随后日军在馒头山进行血腥屠杀,被残杀的抗日军民多达225人。

关于日军在鲁家峪大屠杀事件,一般认为当1942年五月初就结束了。

可是根据铃木启久回忆说,在六月和七月,日军还曾经出动千人以上的兵力,对鲁家峪进行扫荡,最终迫使冀东八路军放弃了鲁家峪根据地。

在一年多时间里,日军先后对鲁家峪进行了七次大规模的“扫荡”,1237人遇难,其中包括八路军官兵91人。

鲁家峪的自然条件得天独厚,日军为何能顺利地攻占,冀东八路军将领们都百思不解。

直到1955年对战犯铃木启久审判时,他供诉出正是由于王大胡子的叛变,才使得日军顺利攻占鲁家峪。

王大胡子就是王熙武。

鲁家峪被日军攻占后,王熙武也没了利用价值,日军对他非打即骂,在对丰润县王官营进行“扫荡”时,王熙武更是被安排为先头部队,冒险穿越八路军设置的雷区。

在穿越雷区时,王熙武被地雷炸伤,日本人对他置之不理,这厮还要自己掏腰包,在丰润县城的一个私人医馆治疗,侥幸捡回一条性命。

王熙武自知罪恶多端,当地的抗日军民肯定饶不了他。
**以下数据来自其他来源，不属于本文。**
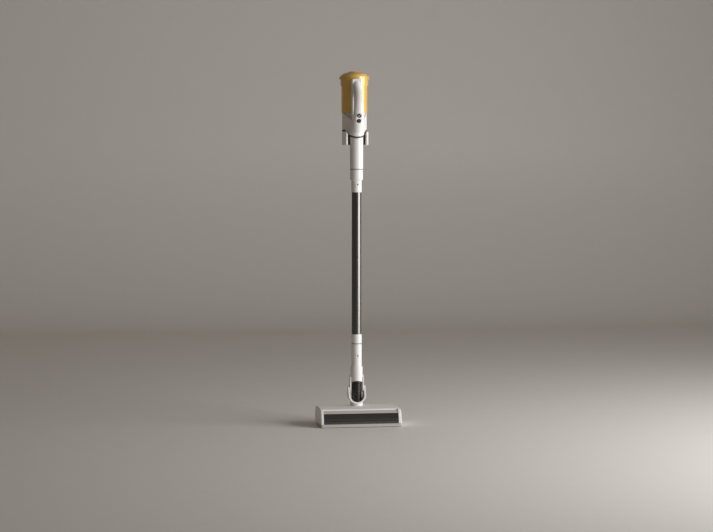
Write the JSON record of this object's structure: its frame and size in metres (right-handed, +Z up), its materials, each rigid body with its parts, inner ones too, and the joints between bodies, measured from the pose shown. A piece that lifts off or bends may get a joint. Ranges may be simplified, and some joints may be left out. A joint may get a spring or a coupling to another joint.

于是到开滦煤矿做了矿工。

期间也有鲁家峪的人,在煤矿见过王熙武。

当时日本人把持的煤矿,矿工以战俘为主,所以认为王熙武是在战斗中被日军俘虏了,还庆幸他因祸得福,成为鲁家峪唯一活着的麻子。

日本投降后,王熙武化名陈希印,报名参加了八路军,去了东北。

后来部队南下,王熙武因为腿上有残疾,被留在地方部队,在丰润县武装部做了一名干事。



1956年8月,叛徒王熙武,在鲁家峪狐仙洞被执行枪决。